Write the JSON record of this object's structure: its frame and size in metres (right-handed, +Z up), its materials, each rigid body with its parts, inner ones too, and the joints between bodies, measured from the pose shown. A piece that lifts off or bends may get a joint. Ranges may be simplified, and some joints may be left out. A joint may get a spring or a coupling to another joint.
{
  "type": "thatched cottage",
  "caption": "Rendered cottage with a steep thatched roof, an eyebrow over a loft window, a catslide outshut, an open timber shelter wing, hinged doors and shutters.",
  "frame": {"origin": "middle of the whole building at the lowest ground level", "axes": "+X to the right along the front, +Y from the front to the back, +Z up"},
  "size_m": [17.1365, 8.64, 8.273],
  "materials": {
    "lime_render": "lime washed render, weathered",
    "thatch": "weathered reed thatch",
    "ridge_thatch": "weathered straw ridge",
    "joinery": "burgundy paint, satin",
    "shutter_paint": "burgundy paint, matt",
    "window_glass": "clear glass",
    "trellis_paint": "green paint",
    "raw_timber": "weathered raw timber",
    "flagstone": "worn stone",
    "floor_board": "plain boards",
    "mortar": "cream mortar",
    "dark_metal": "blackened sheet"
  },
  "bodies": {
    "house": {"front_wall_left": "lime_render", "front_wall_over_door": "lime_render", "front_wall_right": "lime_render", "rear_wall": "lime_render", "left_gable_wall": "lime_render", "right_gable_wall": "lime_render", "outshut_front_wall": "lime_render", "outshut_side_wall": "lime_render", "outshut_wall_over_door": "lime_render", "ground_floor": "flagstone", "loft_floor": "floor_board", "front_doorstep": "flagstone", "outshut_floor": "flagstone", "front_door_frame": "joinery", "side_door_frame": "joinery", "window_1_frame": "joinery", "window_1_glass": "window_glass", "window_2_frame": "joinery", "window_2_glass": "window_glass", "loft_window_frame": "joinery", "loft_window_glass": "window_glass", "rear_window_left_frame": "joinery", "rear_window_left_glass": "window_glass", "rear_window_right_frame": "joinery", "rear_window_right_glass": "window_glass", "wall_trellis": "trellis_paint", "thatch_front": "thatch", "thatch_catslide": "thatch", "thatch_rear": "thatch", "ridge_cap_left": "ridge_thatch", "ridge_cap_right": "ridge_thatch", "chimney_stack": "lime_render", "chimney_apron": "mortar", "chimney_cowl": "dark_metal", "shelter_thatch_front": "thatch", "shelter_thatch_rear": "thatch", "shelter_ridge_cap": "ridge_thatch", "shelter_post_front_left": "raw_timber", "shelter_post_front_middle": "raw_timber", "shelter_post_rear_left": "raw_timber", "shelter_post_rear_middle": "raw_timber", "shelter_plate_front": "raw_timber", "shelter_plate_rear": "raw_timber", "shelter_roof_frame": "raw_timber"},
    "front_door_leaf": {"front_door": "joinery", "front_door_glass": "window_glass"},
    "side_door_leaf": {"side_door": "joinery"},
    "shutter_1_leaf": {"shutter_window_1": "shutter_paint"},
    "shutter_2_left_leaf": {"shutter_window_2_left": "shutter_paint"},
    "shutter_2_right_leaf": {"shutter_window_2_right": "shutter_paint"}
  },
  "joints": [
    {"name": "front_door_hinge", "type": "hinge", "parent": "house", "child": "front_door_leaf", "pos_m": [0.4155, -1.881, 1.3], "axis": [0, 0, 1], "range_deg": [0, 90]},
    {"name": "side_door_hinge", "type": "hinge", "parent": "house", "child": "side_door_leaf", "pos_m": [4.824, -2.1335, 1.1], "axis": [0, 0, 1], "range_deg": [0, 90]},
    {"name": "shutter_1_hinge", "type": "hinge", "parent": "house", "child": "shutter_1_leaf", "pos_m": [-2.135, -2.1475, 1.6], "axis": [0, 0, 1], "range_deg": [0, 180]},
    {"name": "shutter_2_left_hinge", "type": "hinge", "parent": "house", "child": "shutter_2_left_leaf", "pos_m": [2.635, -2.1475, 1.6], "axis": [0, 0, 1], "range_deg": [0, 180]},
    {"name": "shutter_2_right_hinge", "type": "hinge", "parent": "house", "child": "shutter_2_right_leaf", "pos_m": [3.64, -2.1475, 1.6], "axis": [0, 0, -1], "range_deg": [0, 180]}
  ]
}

* * *

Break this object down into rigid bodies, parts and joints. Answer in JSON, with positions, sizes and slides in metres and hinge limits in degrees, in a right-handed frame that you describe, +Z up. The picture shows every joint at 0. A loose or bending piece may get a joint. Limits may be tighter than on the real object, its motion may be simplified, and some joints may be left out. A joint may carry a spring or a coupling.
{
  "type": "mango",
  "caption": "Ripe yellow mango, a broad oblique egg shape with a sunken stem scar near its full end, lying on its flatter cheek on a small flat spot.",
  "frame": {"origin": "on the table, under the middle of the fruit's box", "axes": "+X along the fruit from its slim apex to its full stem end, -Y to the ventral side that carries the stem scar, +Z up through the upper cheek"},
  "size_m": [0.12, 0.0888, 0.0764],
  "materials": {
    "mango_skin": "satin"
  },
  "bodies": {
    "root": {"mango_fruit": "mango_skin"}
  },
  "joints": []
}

* * *

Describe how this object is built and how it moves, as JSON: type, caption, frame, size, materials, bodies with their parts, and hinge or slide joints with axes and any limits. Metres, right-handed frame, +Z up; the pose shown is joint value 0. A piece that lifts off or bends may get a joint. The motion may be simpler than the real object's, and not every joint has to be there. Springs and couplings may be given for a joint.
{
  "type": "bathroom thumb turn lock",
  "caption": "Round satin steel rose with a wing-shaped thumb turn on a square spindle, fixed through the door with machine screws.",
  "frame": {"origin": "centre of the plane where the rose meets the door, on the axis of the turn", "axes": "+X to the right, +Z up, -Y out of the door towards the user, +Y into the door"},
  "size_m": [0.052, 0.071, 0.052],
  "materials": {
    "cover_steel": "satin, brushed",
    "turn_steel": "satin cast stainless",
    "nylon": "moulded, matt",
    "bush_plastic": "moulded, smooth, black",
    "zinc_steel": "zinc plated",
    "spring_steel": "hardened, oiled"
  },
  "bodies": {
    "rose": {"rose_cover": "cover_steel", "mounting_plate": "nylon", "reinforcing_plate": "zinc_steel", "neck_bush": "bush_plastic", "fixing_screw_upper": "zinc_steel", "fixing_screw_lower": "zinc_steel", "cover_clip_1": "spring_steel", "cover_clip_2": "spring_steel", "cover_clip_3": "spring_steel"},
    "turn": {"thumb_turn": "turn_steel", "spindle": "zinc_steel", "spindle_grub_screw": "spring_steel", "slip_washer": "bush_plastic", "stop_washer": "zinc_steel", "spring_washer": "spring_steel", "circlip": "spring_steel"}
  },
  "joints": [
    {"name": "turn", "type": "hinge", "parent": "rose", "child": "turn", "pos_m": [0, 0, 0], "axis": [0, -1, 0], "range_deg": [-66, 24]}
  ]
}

-- REQUIREMENT --
Count up every line above that has the word "axes" in it; answer with the number alone.

-- SOLUTION TO THE PROBLEM --
4